## Source excerpt
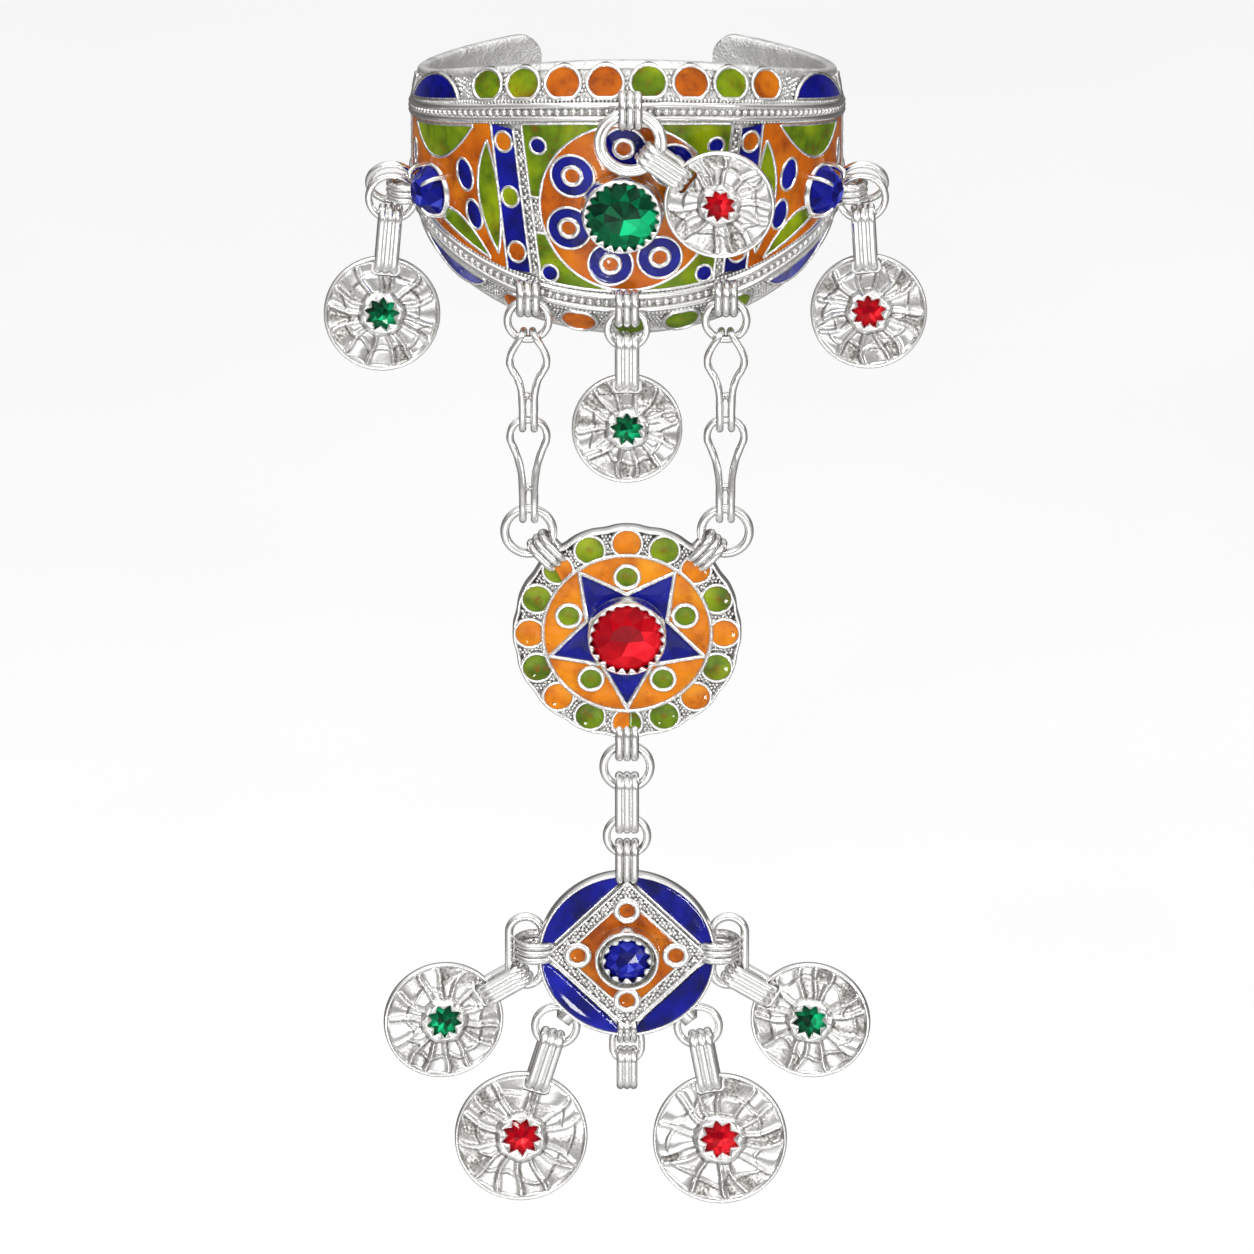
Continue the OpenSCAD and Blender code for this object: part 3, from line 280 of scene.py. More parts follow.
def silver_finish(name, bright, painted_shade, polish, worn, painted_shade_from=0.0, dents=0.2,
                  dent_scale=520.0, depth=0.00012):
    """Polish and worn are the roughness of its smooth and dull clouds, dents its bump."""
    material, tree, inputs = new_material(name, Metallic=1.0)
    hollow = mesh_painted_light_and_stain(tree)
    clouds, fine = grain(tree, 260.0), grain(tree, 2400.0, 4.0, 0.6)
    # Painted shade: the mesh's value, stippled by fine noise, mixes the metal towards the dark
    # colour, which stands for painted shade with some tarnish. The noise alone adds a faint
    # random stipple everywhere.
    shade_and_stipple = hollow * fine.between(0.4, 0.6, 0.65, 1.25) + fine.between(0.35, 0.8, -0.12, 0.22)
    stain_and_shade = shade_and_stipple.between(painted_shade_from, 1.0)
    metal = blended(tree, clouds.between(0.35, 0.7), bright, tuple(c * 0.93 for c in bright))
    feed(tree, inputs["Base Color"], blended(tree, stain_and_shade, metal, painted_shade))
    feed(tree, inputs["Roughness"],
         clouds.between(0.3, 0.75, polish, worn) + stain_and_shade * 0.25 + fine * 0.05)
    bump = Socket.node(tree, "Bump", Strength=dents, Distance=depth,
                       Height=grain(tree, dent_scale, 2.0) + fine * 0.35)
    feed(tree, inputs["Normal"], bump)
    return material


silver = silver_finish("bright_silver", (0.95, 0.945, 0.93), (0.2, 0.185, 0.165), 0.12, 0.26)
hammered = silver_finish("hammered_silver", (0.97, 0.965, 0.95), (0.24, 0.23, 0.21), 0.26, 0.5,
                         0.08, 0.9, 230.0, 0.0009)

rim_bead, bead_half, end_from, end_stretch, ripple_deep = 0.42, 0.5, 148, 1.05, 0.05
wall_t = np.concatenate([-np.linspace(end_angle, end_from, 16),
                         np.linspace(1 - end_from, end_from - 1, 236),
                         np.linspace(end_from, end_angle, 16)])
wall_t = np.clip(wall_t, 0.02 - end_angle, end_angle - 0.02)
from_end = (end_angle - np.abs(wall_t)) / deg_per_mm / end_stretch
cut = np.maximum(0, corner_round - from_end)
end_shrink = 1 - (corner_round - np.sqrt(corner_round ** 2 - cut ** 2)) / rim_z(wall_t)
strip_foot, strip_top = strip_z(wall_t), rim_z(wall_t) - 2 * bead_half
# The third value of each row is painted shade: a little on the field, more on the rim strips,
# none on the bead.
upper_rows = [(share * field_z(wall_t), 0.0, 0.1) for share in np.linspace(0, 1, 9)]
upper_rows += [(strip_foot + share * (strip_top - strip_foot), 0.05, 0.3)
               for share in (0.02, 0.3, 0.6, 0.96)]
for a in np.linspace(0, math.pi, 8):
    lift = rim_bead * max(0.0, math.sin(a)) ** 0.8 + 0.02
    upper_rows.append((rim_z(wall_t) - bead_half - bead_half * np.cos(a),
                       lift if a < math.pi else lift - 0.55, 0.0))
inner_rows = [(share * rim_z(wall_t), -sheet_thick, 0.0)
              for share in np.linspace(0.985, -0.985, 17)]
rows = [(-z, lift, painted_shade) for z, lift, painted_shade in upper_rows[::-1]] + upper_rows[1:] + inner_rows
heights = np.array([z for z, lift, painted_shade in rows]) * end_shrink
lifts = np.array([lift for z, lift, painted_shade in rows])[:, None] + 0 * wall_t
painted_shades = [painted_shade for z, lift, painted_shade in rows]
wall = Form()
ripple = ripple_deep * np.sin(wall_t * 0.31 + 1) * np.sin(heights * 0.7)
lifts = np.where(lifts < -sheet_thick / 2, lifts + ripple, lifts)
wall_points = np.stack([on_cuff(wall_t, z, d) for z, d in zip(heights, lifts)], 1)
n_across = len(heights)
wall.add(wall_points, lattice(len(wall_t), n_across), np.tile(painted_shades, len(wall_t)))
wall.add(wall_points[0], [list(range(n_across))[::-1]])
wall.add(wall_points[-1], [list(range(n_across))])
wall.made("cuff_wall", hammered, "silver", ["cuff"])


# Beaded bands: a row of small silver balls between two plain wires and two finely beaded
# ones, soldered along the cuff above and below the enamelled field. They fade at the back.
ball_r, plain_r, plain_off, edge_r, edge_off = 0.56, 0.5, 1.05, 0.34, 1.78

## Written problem
Output the whole listing above again, word for word.

## Finished task
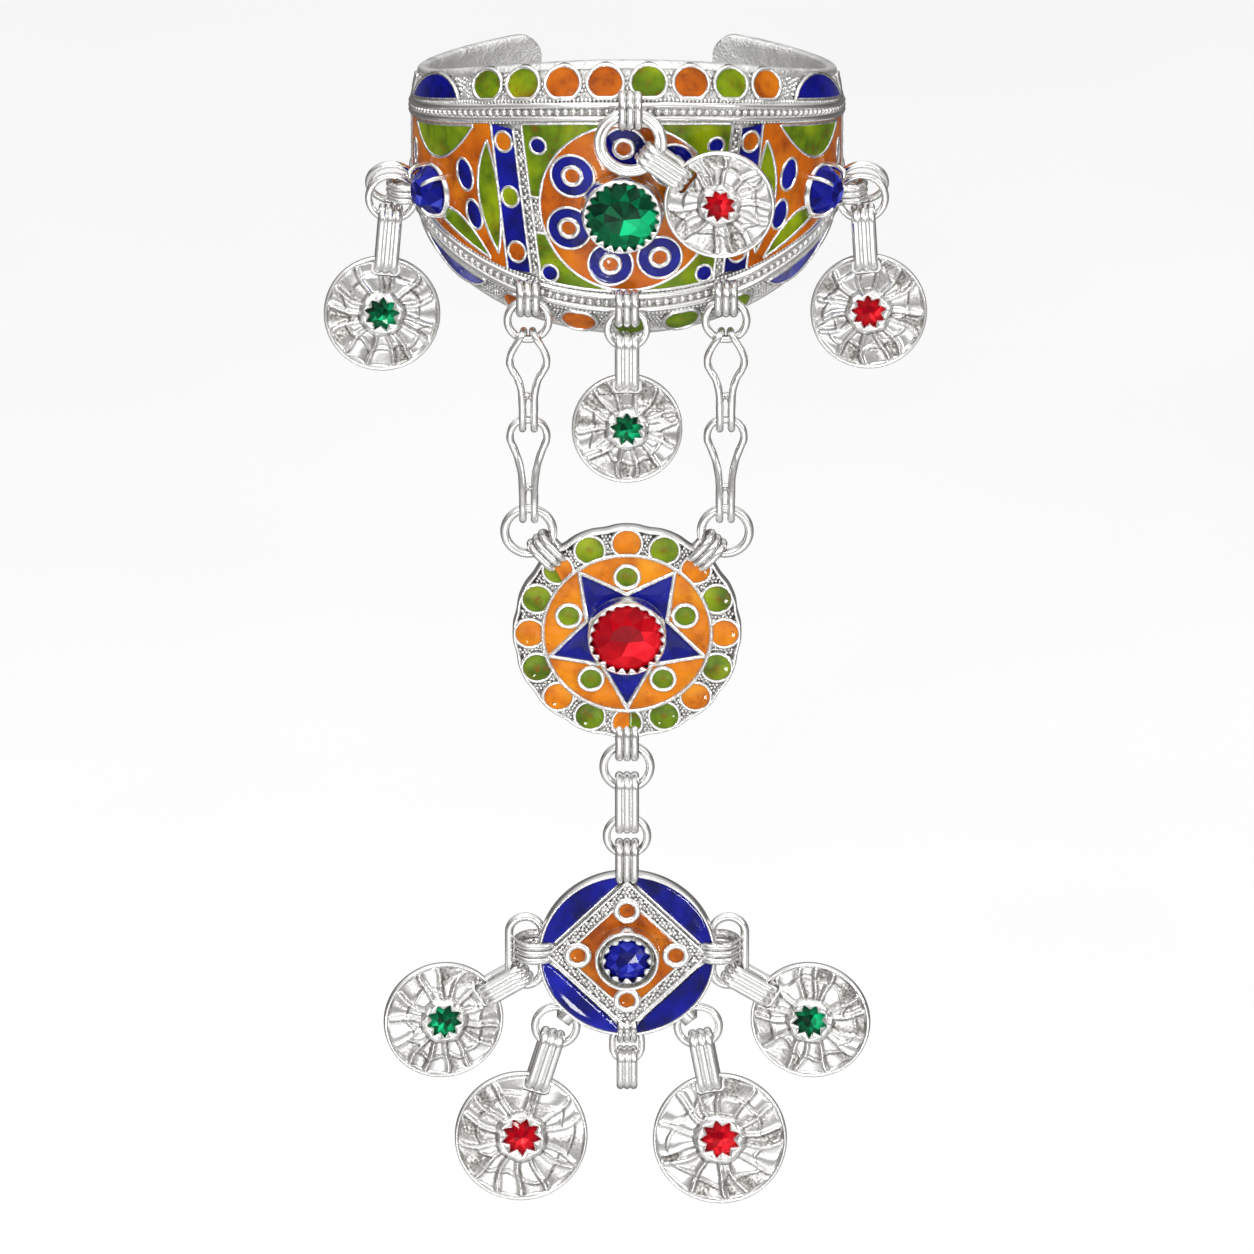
Continue the OpenSCAD and Blender code for this object: part 3, from line 280 of scene.py. More parts follow.
def silver_finish(name, bright, painted_shade, polish, worn, painted_shade_from=0.0, dents=0.2,
                  dent_scale=520.0, depth=0.00012):
    """Polish and worn are the roughness of its smooth and dull clouds, dents its bump."""
    material, tree, inputs = new_material(name, Metallic=1.0)
    hollow = mesh_painted_light_and_stain(tree)
    clouds, fine = grain(tree, 260.0), grain(tree, 2400.0, 4.0, 0.6)
    # Painted shade: the mesh's value, stippled by fine noise, mixes the metal towards the dark
    # colour, which stands for painted shade with some tarnish. The noise alone adds a faint
    # random stipple everywhere.
    shade_and_stipple = hollow * fine.between(0.4, 0.6, 0.65, 1.25) + fine.between(0.35, 0.8, -0.12, 0.22)
    stain_and_shade = shade_and_stipple.between(painted_shade_from, 1.0)
    metal = blended(tree, clouds.between(0.35, 0.7), bright, tuple(c * 0.93 for c in bright))
    feed(tree, inputs["Base Color"], blended(tree, stain_and_shade, metal, painted_shade))
    feed(tree, inputs["Roughness"],
         clouds.between(0.3, 0.75, polish, worn) + stain_and_shade * 0.25 + fine * 0.05)
    bump = Socket.node(tree, "Bump", Strength=dents, Distance=depth,
                       Height=grain(tree, dent_scale, 2.0) + fine * 0.35)
    feed(tree, inputs["Normal"], bump)
    return material


silver = silver_finish("bright_silver", (0.95, 0.945, 0.93), (0.2, 0.185, 0.165), 0.12, 0.26)
hammered = silver_finish("hammered_silver", (0.97, 0.965, 0.95), (0.24, 0.23, 0.21), 0.26, 0.5,
                         0.08, 0.9, 230.0, 0.0009)

rim_bead, bead_half, end_from, end_stretch, ripple_deep = 0.42, 0.5, 148, 1.05, 0.05
wall_t = np.concatenate([-np.linspace(end_angle, end_from, 16),
                         np.linspace(1 - end_from, end_from - 1, 236),
                         np.linspace(end_from, end_angle, 16)])
wall_t = np.clip(wall_t, 0.02 - end_angle, end_angle - 0.02)
from_end = (end_angle - np.abs(wall_t)) / deg_per_mm / end_stretch
cut = np.maximum(0, corner_round - from_end)
end_shrink = 1 - (corner_round - np.sqrt(corner_round ** 2 - cut ** 2)) / rim_z(wall_t)
strip_foot, strip_top = strip_z(wall_t), rim_z(wall_t) - 2 * bead_half
# The third value of each row is painted shade: a little on the field, more on the rim strips,
# none on the bead.
upper_rows = [(share * field_z(wall_t), 0.0, 0.1) for share in np.linspace(0, 1, 9)]
upper_rows += [(strip_foot + share * (strip_top - strip_foot), 0.05, 0.3)
               for share in (0.02, 0.3, 0.6, 0.96)]
for a in np.linspace(0, math.pi, 8):
    lift = rim_bead * max(0.0, math.sin(a)) ** 0.8 + 0.02
    upper_rows.append((rim_z(wall_t) - bead_half - bead_half * np.cos(a),
                       lift if a < math.pi else lift - 0.55, 0.0))
inner_rows = [(share * rim_z(wall_t), -sheet_thick, 0.0)
              for share in np.linspace(0.985, -0.985, 17)]
rows = [(-z, lift, painted_shade) for z, lift, painted_shade in upper_rows[::-1]] + upper_rows[1:] + inner_rows
heights = np.array([z for z, lift, painted_shade in rows]) * end_shrink
lifts = np.array([lift for z, lift, painted_shade in rows])[:, None] + 0 * wall_t
painted_shades = [painted_shade for z, lift, painted_shade in rows]
wall = Form()
ripple = ripple_deep * np.sin(wall_t * 0.31 + 1) * np.sin(heights * 0.7)
lifts = np.where(lifts < -sheet_thick / 2, lifts + ripple, lifts)
wall_points = np.stack([on_cuff(wall_t, z, d) for z, d in zip(heights, lifts)], 1)
n_across = len(heights)
wall.add(wall_points, lattice(len(wall_t), n_across), np.tile(painted_shades, len(wall_t)))
wall.add(wall_points[0], [list(range(n_across))[::-1]])
wall.add(wall_points[-1], [list(range(n_across))])
wall.made("cuff_wall", hammered, "silver", ["cuff"])


# Beaded bands: a row of small silver balls between two plain wires and two finely beaded
# ones, soldered along the cuff above and below the enamelled field. They fade at the back.
ball_r, plain_r, plain_off, edge_r, edge_off = 0.56, 0.5, 1.05, 0.34, 1.78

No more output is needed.